Die Schweizer Hotellerie hat bekanntlich mit wirtschaftlichen Herausforderungen zu kämpfen, die unsere Nachbarn viel weniger beschäftigen, und die sich unter anderem aus dem hohen Lohn- und Preisniveau der Schweiz ergeben. Österreichische Hotels etwa haben oft eine viel bessere Cash-Flow-Situation als wir. Sie verrechnen ähnliche Preise, haben aber niemals dieselben hohen Kosten für Löhne und Waren. Dass wir Schweizer unsere eigene Hotellerie wie Masochisten zusätzlich schlechtreden, ist deshalb bedenklich, vor allem bei einem Spitzenpolitiker. Als ehemaliger Finanzminister müsste Kaspar Villiger wissen, dass man die wirtschaftliche Entwicklung durch destruktive öffentliche Äusserungen negativ beeinflussen kann.

Niemand ist perfekt

Zudem ist Villigers Spruch inhaltlich unzutreffend. Natürlich kann man auch in Schweizer Hotels unliebsame Erfahrungen machen. Niemand ist perfekt; jeder hat mal einen schlechten Tag. Es gibt Häuser, die sehr gut geführt sind, in denen die Mitarbeiter sorgfältig ausgewählt und permanent geschult werden. Und es gibt leider auch andere. Aber das gilt für die Hotellerie weltweit. Pauschal zu behaupten, im Ausland werde man freundlich bedient, in der Schweiz aber pingelig und kleinkrämerisch, trifft voll daneben.

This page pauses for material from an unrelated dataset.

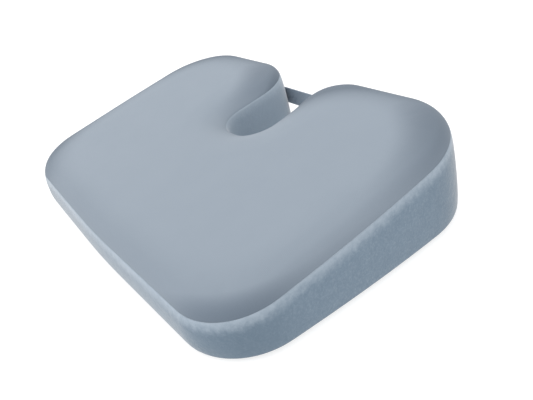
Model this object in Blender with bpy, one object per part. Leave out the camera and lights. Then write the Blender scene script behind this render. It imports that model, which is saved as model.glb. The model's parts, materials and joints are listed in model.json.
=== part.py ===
"""Wedge seat cushion with a coccyx cut-out, a zipped cover and a webbing carry handle.

Metres, +Z up. The origin lies on the floor under the middle of the cushion. The thin front
edge faces -Y, the thick rear edge with the cut-out faces +Y, and +X is on the right when
looking from the front edge to the rear.

Every soft layer follows one outline. A station is a point of that outline with its outward
direction, and a layer says how far a surface lies inside the cover's outer surface, so that
cover, liner and foam are offsets of each other.
"""

from collections import namedtuple
from math import atan2, cos, pi, radians, sin, tan

import bmesh
import bpy
from mathutils import Vector

# Driving dimensions: the plan, measured where the straight edges would meet.
FRONT_WIDTH = 0.441
REAR_WIDTH = 0.450
DEPTH = 0.283
FRONT_BOW = 0.006
SIDE_BOW = 0.0055
FRONT_RADIUS = 1.5
SIDE_RADIUS = 1.6
FRONT_CORNER_RADIUS = 0.059
REAR_CORNER_RADIUS = 0.078
CUTOUT_DEPTH = 0.1165
CUTOUT_MOUTH_WIDTH = 0.061
CUTOUT_END_WIDTH = 0.070
CUTOUT_MOUTH_RADIUS = 0.047
CUTOUT_END_RADIUS = 0.029

# Driving dimensions: the side view.
FRONT_SEAM_HEIGHT = 0.036
REAR_SEAM_HEIGHT = 0.0745
CROWN = 0.0125  # rise of the top panel's flat above its seam
SHOULDER = 0.030  # width of the roll between that seam and the flat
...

Als schweizerisch-österreichischer Doppelbürger darf ich es mir erlauben, ein wenig über die Österreicher zu tratschen. Es hat mich ziemlich amüsiert, mich durch die Tripadvisor-Kommentare für Hotels im berühmten Ferienort Kitzbühel zu klicken. Sie stammen alle vom Sommer 2018, sind also aktuell. Die Rezeptionistin fragt, ob man gut geschlafen hat? Von wegen! «Für mich gibt es nichts Schlimmeres als unerfahrenes, unfreundliches Personal am Frontdesk. Diese Erfahrung musste ich leider machen», schrieb ein frustrierter Gast eines bekannten Fünfsternhauses in Kitzbühel. Ein anderer bemängelte: «Es war laut, der Service war unterirdisch, die Ausstattung sah aus wie aus der eigenen Rumpelkammer.» Und ein Dritter schrieb: «Der Service im Restaurant ist sehr wechselhaft, je nachdem, welche Mitarbeiter gerade Dienst versehen.»

Auch in Deutschland kann man unangenehme Erlebnisse haben. Ein Bekannter, der beruflich viel reist, erzählte mir, dass er ein Wochenende in einer Junior Suite im besten Haus einer grossen norddeutschen Stadt verbrachte: «Wir hatten den Hund dabei, also musste ich mehrmals am Tag an der Rezeption vorbei. Hinter der standen Mitarbeiter, die miteinander schwatzten und mich keines Blickes würdigten, geschweige denn grüssten. Irgendwann kam ich mir richtig überflüssig vor.»

Ich wiederhole mich: Natürlich kann man auch in der Schweiz unerfreuliche Erfahrungen machen. Doch ich weiss aus eigenen Erlebnissen, dass in sehr vielen Schweizer Hotels ein überdurchschnittlich hoher Standard gepflegt wird. Gerade als Präsident der Schweizer Delegation von Relais & Châteaux durfte ich in Häusern unserer Mitglieder Gastfreundschaft und Kulinarik auf höchstem Niveau erleben.

Ich möchte Herrn Villiger deshalb bitten, doch wieder einmal ein schönes Hotel in der Schweiz zu besuchen, um sich von der Qualität zu überzeugen!